Die Zeit in Italien stellte für mich eine doppelte Premiere dar. Zum ersten Mal arbeitete ich als Schauspielerin, und zum ersten Mal lebte ich ohne meine Eltern – und dann auch noch im Ausland! Die Filmcrew war meine Familie. Meine Maskenbildnerin und ihr Mann, der Dolly-Fahrer – das ist der Kamerawagen –, nahmen mich unter ihre Fittiche und waren wie Ersatzeltern für mich. Von dieser Maskenbildnerin habe ich den wichtigsten Schönheitstipp aller Zeiten bekommen: Immer abends abschminken! Ich habe heute noch eine Packung Abschminktücher unter dem Bett meiner kleinen Tochter liegen, sollte ich bei der Gutenachtgeschichte wegnicken.

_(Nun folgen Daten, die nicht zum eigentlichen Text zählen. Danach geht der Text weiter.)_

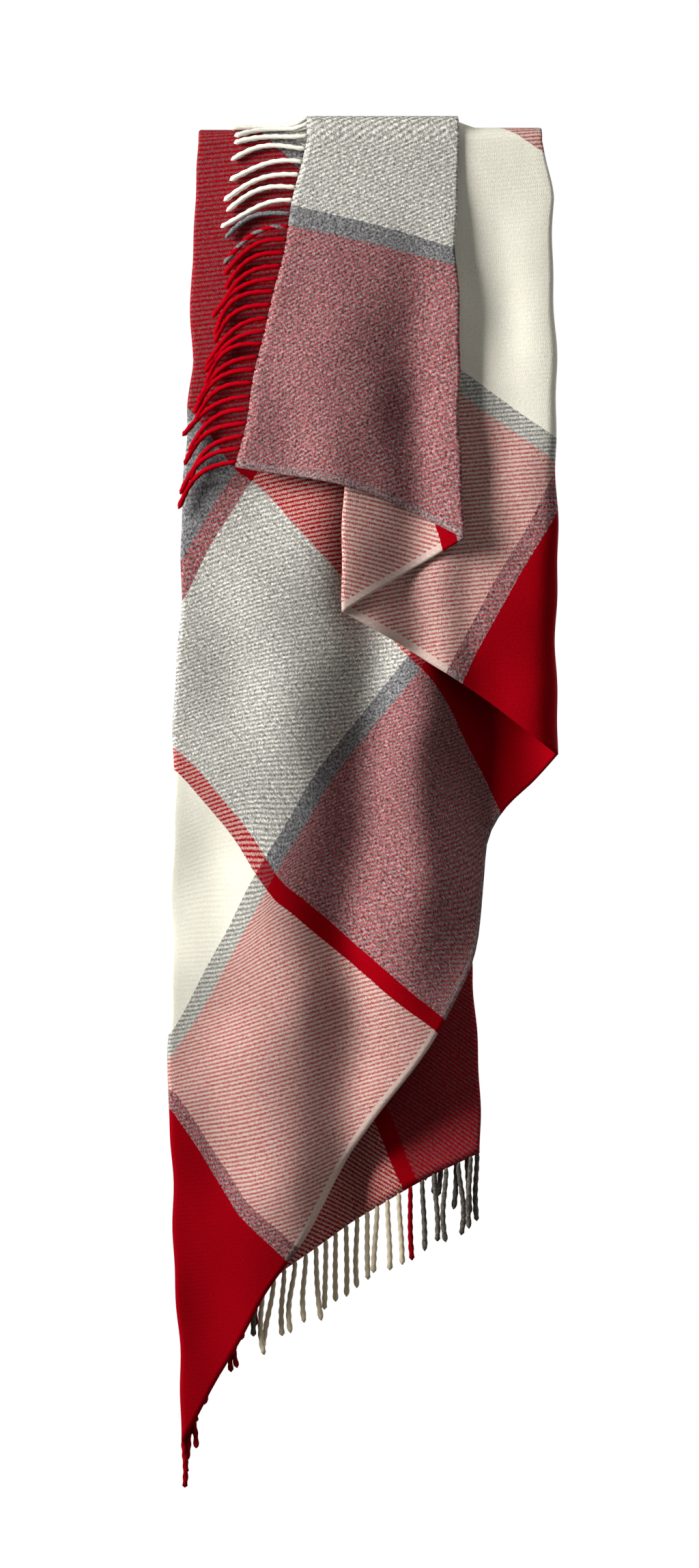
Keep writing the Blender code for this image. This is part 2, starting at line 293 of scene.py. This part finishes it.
def hangRear(index, fromFront):
    layer, first, second = clothStretches[index][:3]
    parts = np.linspace(0, 1, cloth["rearRows"] + 1)

    def rearLine(name, arc):
        top, end = np.array(clothLines[name][-1], float), np.array(rearEnds[name], float)
        run = (arc - end[0] * parts) / (arc - end[0])
        line = top[None] * (1 - run[:, None]) + end[None] * run[:, None]
        line[:, 0] = end[0] * parts
        line[:, 1] = top[1] * (1 - parts) + end[1] * parts
        return line

    arc = 7.0
    firstLine, secondLine = rearLine(first, arc), rearLine(second, arc)
    shares, backs, places = stretchPlaces(index, rearDepth, firstLine, secondLine)
    depth = rearDepth(layer, places[..., 1], places[..., 0]) + backs
    rear = np.stack([places[..., 1] / 100, depth, places[..., 0] / 100, places[..., 2] / 100,
                     places[..., 3] / 100], axis=2)
    # over the rail: half a turn on each layer's own radius
    top = fromFront[-1]
    over = []
    for turn in range(1, cloth["railRows"]):
        angle = math.pi * turn / cloth["railRows"]
        share = turn / cloth["railRows"]
        radius = -top[:, 1] * (1 - share) + rear[0, :, 1] * share
        line = top * (1 - share) + rear[0] * share
        line[:, 1], line[:, 2] = -radius * math.cos(angle), radius * math.sin(angle)
        over.append(line)
    return np.concatenate([np.array(over), rear])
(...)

So cool wie beim Vorsprechen war ich beim Drehen dann allerdings nicht mehr. Ich hatte ja gar keine Ahnung, wie das alles funktioniert. Das Team brachte mir die Grundlagen bei. Ganz rudimentäre Sachen wie: Was ist eine Marke und eine Kameraachse? Was verbirgt sich hinter einer Over-Shoulder- und einer amerikanischen Einstellung? Solche Fachbegriffe sagten mir Landei rein gar nichts. Da ich jedoch noch so jung war, durfte ich Fragen stellen und bekam alles erklärt. Ich durfte auch Lkw fahren, Ton angeln und Kabel putzen. Das Team nahm mich an die Hand und zeigte mir alles geduldig. Es war ein wenig wie betreutes Drehen.

An meinem ersten Drehtag legte der Dolly-Fahrer eine Schiene, auf der die Kamera fahren sollte, und ich fragte mit Blick auf das Metallschienensystem völlig naiv: »Reicht das denn überhaupt aus?«

Er schaute mich nur an und sagte: »Na gut, dann legen wir halt noch drei Meter mehr, Tweety!«

Ab diesem Moment hatte ich meinen Spitznamen weg. Zuerst einmal, weil ich so große Augen machte, aber ich war natürlich auch das Küken der Serie. Die Frage hatte ich überhaupt nicht böse gemeint, mir war ja auch nicht klar, wie viel Arbeit es macht, drei weitere Meter Schiene zu verlegen. Der Fahrer half mir dadurch aber sehr, weil ich als Schauspielerin noch viel zu unerfahren im Timing war. Durch die längere Schiene war eine längere Kamerafahrt möglich, und so hatte ich viel mehr Zeit, meinen Text unterzubringen, während ich lief. Alle waren wirklich sehr süß zu mir.

Ich sprach zwar keinen richtigen Salzburger Dialekt, aber meine Sprachfärbung war dennoch weit entfernt von Hochdeutsch. Der Tonmann Holger Gimpel hatte eine lustige Art, damit umzugehen. Er gab mir für jede richtig ausgesprochene Zeile ohne österreichischen Einschlag fünfzig Lira, was heute ein paar Cent entsprechen würde. Quasi als Taschengeld. Später bekam ich vom Team außerdem einen Tweety-Aufnäher auf meinen Setstuhl genäht.

Ich fühlte mich sehr wohl in meiner neuen Heimat, dem kleinen Ort Massa Marittima. Jeden Abend saßen wir im Restaurant Da Vanni, und ich trank eine Fanta – meine Mutter war ja weit weg. Im Restaurant hing sogar der Drehplan für den nächsten Tag aus. Da Vanni war unser Wohnzimmer. Die Zeit dort ist mir als glücklich, aufregend und voller herzenswarmer Menschen in Erinnerung geblieben. Ein bisschen wie ein einjähriges Ferienlager.

Im nächsten Jahr drehte ich die zweite Staffel und machte parallel dazu meine Matura. Keine Ahnung, wie ich das geschafft habe. Mit dem Abschluss in der Tasche schrieb ich mich für Soziologie an der Uni in Salzburg ein. Für ganze zwei Tage! Länger habe ich es zwischen all den Ökos in ihren Birkenstocks nicht ausgehalten – die ich heute lustigerweise selbst trage. Also brach ich ab und entschied mich nach meinem umfangreichen Studium für »was Richtiges«: Ich stürzte mich voll und ganz in die Schauspielerei!